Huge datasets, and a workaround

Putting the solution into action was not without its challenges. Multiplying the number of images taken means multiplying the amount of data the machine needs to collect by the same factor—for example, eight images per rotation means eight times more data—but the time it takes to complete one rotation doesn't increase proportionally.

That means the machine is struggling to write all the data in the time available. "The datasets can be several hundred gigabytes large," says Nordahl.

"You essentially record one of these images every one millisecond, and that is a lot of data going through at a very high speed," he added. "A lot of the time the detector just couldn't record it all, and you lost data."

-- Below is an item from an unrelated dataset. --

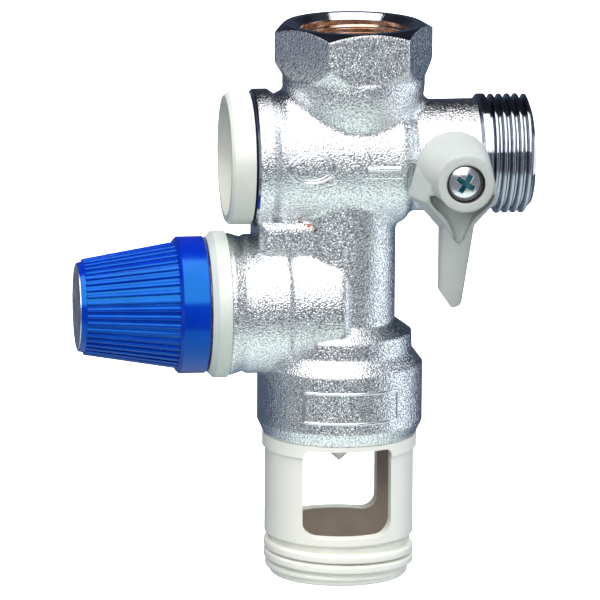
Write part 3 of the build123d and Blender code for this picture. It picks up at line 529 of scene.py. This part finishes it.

The workaround involved adding an extra rotation of the beam without recording any extra data, allowing the detector time to catch up.

Used to study tiny nano-sized magnets

Nordahl's ultimate aim in combining STEM-DPC and SPED is to investigate what's known as artificial spin ice systems. Artificial spin ices consist of tiny, nano-sized magnets arranged in a lattice-type structure that can be used to investigate magnetic phenomena.

"Essentially, what you have are these islands that are magnetic, and areas in between that are not," says Nordahl. "Due to stray fields coming from these magnets, they will interact with each other, and when you have enough of them, they will exhibit very interesting macroscopic properties."

Now that the probe wandering problem has a solution, using the techniques to image magnetic materials containing elements just tens of nanometers in width will be possible.

The researchers are also already working on other applications of the new S-SPED technique that they hadn't even anticipated before. "We have applied it to a lot of materials, and we are finding out more potential ways we can use it further," says Nordahl. "The implementation is so simple, yet so effective, which is just mind blowing."